Toad lilies produce speckled, brightly colored flowers.
image by L'eau Bleue: Flickr.com
Toad lilies are herbaceous perennials that naturally grow on the edges of forests in Asia. They produce ornamental flowers that are speckled and brightly colored. Toad lilies bloom for about two months, usually in August and September. They can grow up to 3 feet in height and can be very invasive. Toad lilies are easy to grow in most temperate regions around the world, and with proper care, they can survive temperatures as low as 10 degrees Fahrenheit.
Sow toad lily seeds in a location that receives partial shade and has well-drained, fertile soil.
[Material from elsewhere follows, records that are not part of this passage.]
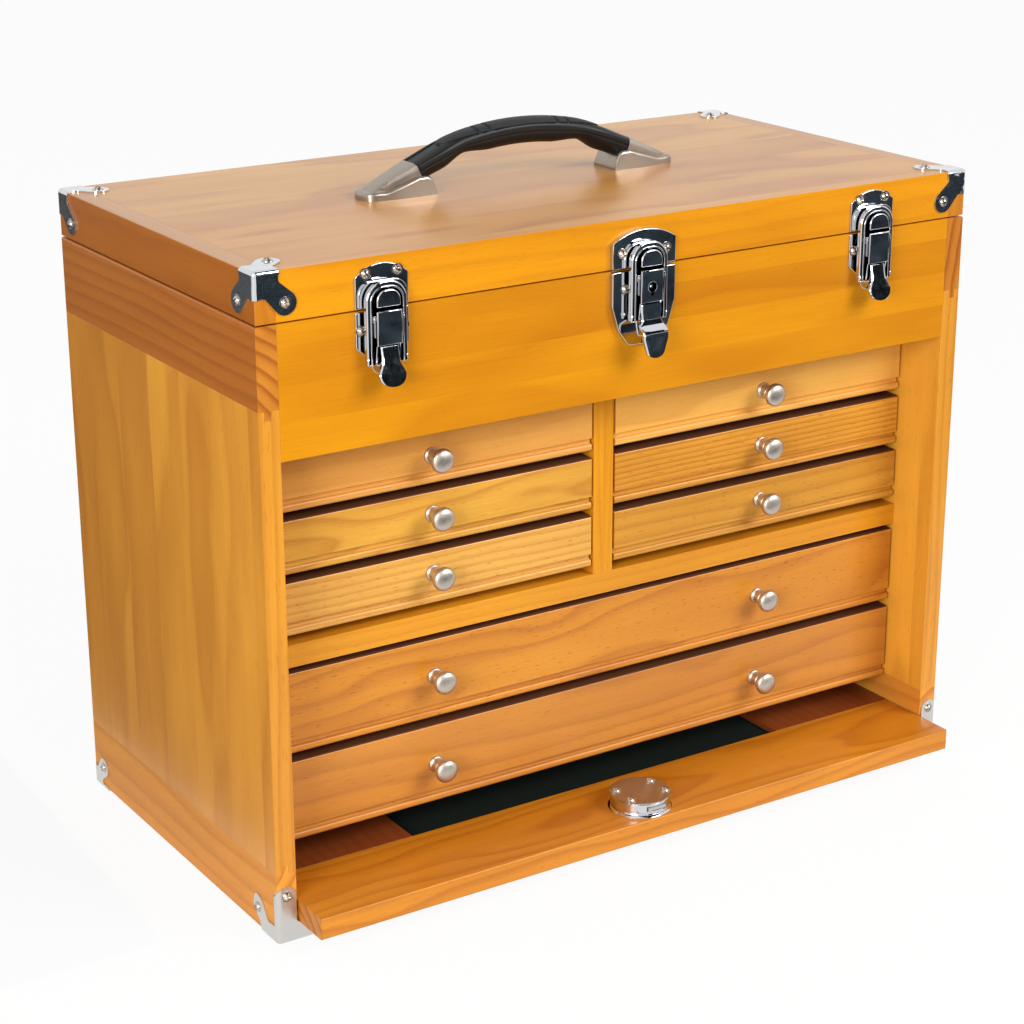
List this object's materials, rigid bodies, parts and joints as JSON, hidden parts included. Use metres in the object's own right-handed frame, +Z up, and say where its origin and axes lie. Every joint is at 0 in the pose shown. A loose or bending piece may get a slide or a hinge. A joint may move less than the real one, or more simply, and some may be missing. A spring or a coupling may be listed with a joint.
{
  "type": "machinist tool chest",
  "caption": "Wooden machinist tool chest with a lidded till, sliding drawers, a stowed front panel with a lock, draw latches and a carrying handle.",
  "frame": {"origin": "on the floor under the middle of the chest", "axes": "+X along the chest's width to the right, +Y towards the back, so the drawers and latches face -Y, +Z up"},
  "size_m": [0.516, 0.2998, 0.4442],
  "materials": {
    "lacquered_pine": "honey stained pine under satin lacquer",
    "drawer_pine": "amber stained pine under satin lacquer",
    "plain_pine": "pale pine, sanded",
    "plywood": "stained plywood, satin",
    "chrome": "mirror plated",
    "satin_nickel": "satin nickel plated",
    "nickel_screws": "bright nickel plated",
    "brushed_steel_guards": "satin steel",
    "hinge_steel": "plated steel",
    "grip_plastic": "black moulded, fine grain",
    "green_felt": "dark green felt"
  },
  "bodies": {
    "case": {"side_crossbands": "lacquered_pine", "side_planks": "lacquered_pine", "header_board": "lacquered_pine", "back_panel": "plywood", "till_floor": "lacquered_pine", "centre_divider": "lacquered_pine", "drawer_shelf": "lacquered_pine", "drawer_runners": "lacquered_pine", "base_board": "lacquered_pine", "bottom_corner_guards": "brushed_steel_guards", "case_screws": "nickel_screws", "hinge_case_leaves": "hinge_steel", "pivot_pins": "chrome", "latch_bases": "chrome"},
    "lid": {"lid_top_board": "lacquered_pine", "lid_end_rails": "lacquered_pine", "lid_long_rails": "lacquered_pine", "top_corner_guards": "chrome", "lid_screws": "nickel_screws", "latch_strikes": "chrome", "handle_ends": "satin_nickel", "handle_grip": "grip_plastic", "hinge_lid_leaves": "hinge_steel"},
    "front_panel": {"panel_frame": "lacquered_pine", "panel_infill": "plywood", "panel_felt": "green_felt", "lock_body": "chrome", "lock_cover": "satin_nickel"},
    "lock_bolt": {"lock_bolt": "hinge_steel"},
    "lock_plug": {"lock_plug": "hinge_steel"},
    "left_latch_lever": {"left_latch_lever": "chrome"},
    "left_latch_loop": {"left_latch_loop": "chrome"},
    "centre_latch_lever": {"centre_latch_lever": "chrome"},
    "centre_latch_loop": {"centre_latch_loop": "chrome"},
    "right_latch_lever": {"right_latch_lever": "chrome"},
    "right_latch_loop": {"right_latch_loop": "chrome"},
    "left_upper_drawer": {"left_upper_drawer_front": "drawer_pine", "left_upper_drawer_box": "plain_pine", "left_upper_drawer_knob": "satin_nickel"},
    "right_upper_drawer": {"right_upper_drawer_front": "drawer_pine", "right_upper_drawer_box": "plain_pine", "right_upper_drawer_knob": "satin_nickel"},
    "left_middle_drawer": {"left_middle_drawer_front": "drawer_pine", "left_middle_drawer_box": "plain_pine", "left_middle_drawer_knob": "satin_nickel"},
    "right_middle_drawer": {"right_middle_drawer_front": "drawer_pine", "right_middle_drawer_box": "plain_pine", "right_middle_drawer_knob": "satin_nickel"},
    "left_lower_drawer": {"left_lower_drawer_front": "drawer_pine", "left_lower_drawer_box": "plain_pine", "left_lower_drawer_knob": "satin_nickel"},
    "right_lower_drawer": {"right_lower_drawer_front": "drawer_pine", "right_lower_drawer_box": "plain_pine", "right_lower_drawer_knob": "satin_nickel"},
    "wide_upper_drawer": {"wide_upper_drawer_front": "drawer_pine", "wide_upper_drawer_box": "plain_pine", "wide_upper_drawer_knobs": "satin_nickel"},
    "wide_lower_drawer": {"wide_lower_drawer_front": "drawer_pine", "wide_lower_drawer_box": "plain_pine", "wide_lower_drawer_knobs": "satin_nickel"}
  },
  "joints": [
    {"name": "lid_hinge", "type": "hinge", "parent": "case", "child": "lid", "pos_m": [0, 0.14718, 0.3755], "axis": [-1, 0, 0], "range_deg": [0, 100]},
    {"name": "panel_slide", "type": "slide", "parent": "case", "child": "front_panel", "axis": [0, -1, 0], "range_m": [0, 0.23]},
    {"name": "bolt_slide", "type": "slide", "parent": "front_panel", "child": "lock_bolt", "axis": [0, -1, 0], "range_m": [0, 0.005]},
    {"name": "lock_turn", "type": "hinge", "parent": "front_panel", "child": "lock_plug", "pos_m": [0, -0.12823, 0.02], "axis": [0, 0, 1], "range_deg": [0, 90]},
    {"name": "left_lever_hinge", "type": "hinge", "parent": "case", "child": "left_latch_lever", "pos_m": [-0.1767, -0.12793, 0.371], "axis": [-1, 0, 0], "range_deg": [0, 130]},
    {"name": "left_loop_hinge", "type": "hinge", "parent": "left_latch_lever", "child": "left_latch_loop", "pos_m": [-0.1767, -0.12612, 0.34775], "axis": [-1, 0, 0], "range_deg": [-142, 0]},
    {"name": "centre_lever_hinge", "type": "hinge", "parent": "case", "child": "centre_latch_lever", "pos_m": [0, -0.13032, 0.371], "axis": [-1, 0, 0], "range_deg": [0, 130]},
    {"name": "centre_loop_hinge", "type": "hinge", "parent": "centre_latch_lever", "child": "centre_latch_loop", "pos_m": [0, -0.12853, 0.34775], "axis": [-1, 0, 0], "range_deg": [-142, 0]},
    {"name": "right_lever_hinge", "type": "hinge", "parent": "case", "child": "right_latch_lever", "pos_m": [0.1767, -0.12793, 0.371], "axis": [-1, 0, 0], "range_deg": [0, 130]},
    {"name": "right_loop_hinge", "type": "hinge", "parent": "right_latch_lever", "child": "right_latch_loop", "pos_m": [0.1767, -0.12612, 0.34775], "axis": [-1, 0, 0], "range_deg": [-142, 0]},
    {"name": "left_upper_drawer_slide", "type": "slide", "parent": "case", "child": "left_upper_drawer", "axis": [0, -1, 0], "range_m": [0, 0.17]},
    {"name": "right_upper_drawer_slide", "type": "slide", "parent": "case", "child": "right_upper_drawer", "axis": [0, -1, 0], "range_m": [0, 0.17]},
    {"name": "left_middle_drawer_slide", "type": "slide", "parent": "case", "child": "left_middle_drawer", "axis": [0, -1, 0], "range_m": [0, 0.17]},
    {"name": "right_middle_drawer_slide", "type": "slide", "parent": "case", "child": "right_middle_drawer", "axis": [0, -1, 0], "range_m": [0, 0.17]},
    {"name": "left_lower_drawer_slide", "type": "slide", "parent": "case", "child": "left_lower_drawer", "axis": [0, -1, 0], "range_m": [0, 0.17]},
    {"name": "right_lower_drawer_slide", "type": "slide", "parent": "case", "child": "right_lower_drawer", "axis": [0, -1, 0], "range_m": [0, 0.17]},
    {"name": "wide_upper_drawer_slide", "type": "slide", "parent": "case", "child": "wide_upper_drawer", "axis": [0, -1, 0], "range_m": [0, 0.17]},
    {"name": "wide_lower_drawer_slide", "type": "slide", "parent": "case", "child": "wide_lower_drawer", "axis": [0, -1, 0], "range_m": [0, 0.17]}
  ],
  "couplings": [
    {"joint": "lock_turn", "follows": "bolt_slide", "rad_per_m": 314.16},
    {"joint": "left_loop_hinge", "follows": "left_lever_hinge", "ratio": -1.08},
    {"joint": "centre_loop_hinge", "follows": "centre_lever_hinge", "ratio": -1.08},
    {"joint": "right_loop_hinge", "follows": "right_lever_hinge", "ratio": -1.08}
  ]
}
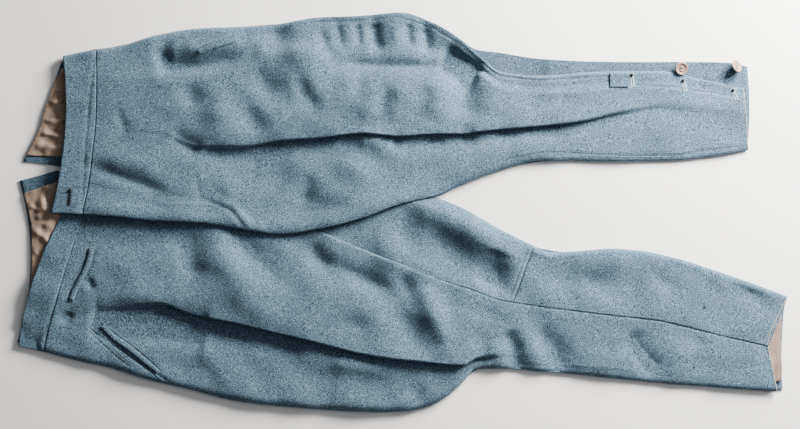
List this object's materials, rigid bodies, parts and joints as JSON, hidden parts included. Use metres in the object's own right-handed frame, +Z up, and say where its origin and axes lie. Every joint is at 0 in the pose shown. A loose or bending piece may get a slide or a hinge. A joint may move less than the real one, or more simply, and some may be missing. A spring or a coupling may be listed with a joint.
{
  "type": "uniform riding breeches",
  "caption": "Horizon-blue wool military riding breeches laid flat, with a lapped fly, flared thighs folded under and buttoned ankles.",
  "frame": {"origin": "centre of the bottom of the box around the garment, on the surface that it lies on", "axes": "+X from the waist to the hems, +Y towards the wearer's left leg, +Z up out of the front"},
  "size_m": [1.0002, 0.518, 0.0195],
  "materials": {
    "wool": "milled horizon-blue wool with a matt, slightly hairy face",
    "sateen": "brown cotton sateen with a soft sheen, creased",
    "facing": "pinkish tan ribbed cotton facing",
    "button": "pressed brown composition, dull polish"
  },
  "bodies": {
    "root": {"front_left": "wool", "front_right": "wool", "inner_leg_thigh_right": "wool", "inner_leg_calf_right": "wool", "folded_cloth_left": "wool", "folded_cloth_right": "wool", "waistband_left": "wool", "waistband_right": "wool", "back_left": "wool", "back_right": "wool", "back_lining_left": "sateen", "back_lining_right": "sateen", "hem_facing_right": "facing", "watch_pocket_welt_right": "wool", "side_pocket_lip_right": "wool", "side_pocket_lip_left": "wool", "fly_facing_left": "facing", "placket_facing_left": "facing", "ankle_button_1": "button", "ankle_button_2": "button"}
  },
  "joints": []
}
Plant the seeds just after the final frost of winter in a hole about 2 inches deep, and water thoroughly to initiate growth. Space seeds 15 to 18 inches apart for the best results.
Water frequently during the first year of growth, between three and four times per week. Do not allow the soil to become excessively damp or soggy, but maintain an even level of moisture throughout. Reduce watering to twice per week after the first year, and only on weeks with less than 1 inch of rainfall.
Feed toad lilies once per year in early spring using a balanced 10-10-10 NPK fertilizer. Use half of the dosage recommended on the packaging to prevent root burn. Water thoroughly before and after application to integrate the nutrients into the soil.
Spread a 4-inch layer of mulch around toad lily plants in late fall to protect them from the winter cold. Remove the mulch after the average temperature has warmed to 50 degrees Fahrenheit or higher to allow the plants to grow in the spring.
Check toad lily plants regularly for snails or slugs. If not physically present, they can be identified by shiny, slimy tracks on the foliage. Pick them off manually, or place a slug poison near the toad lilies according to the manufacturer's directions.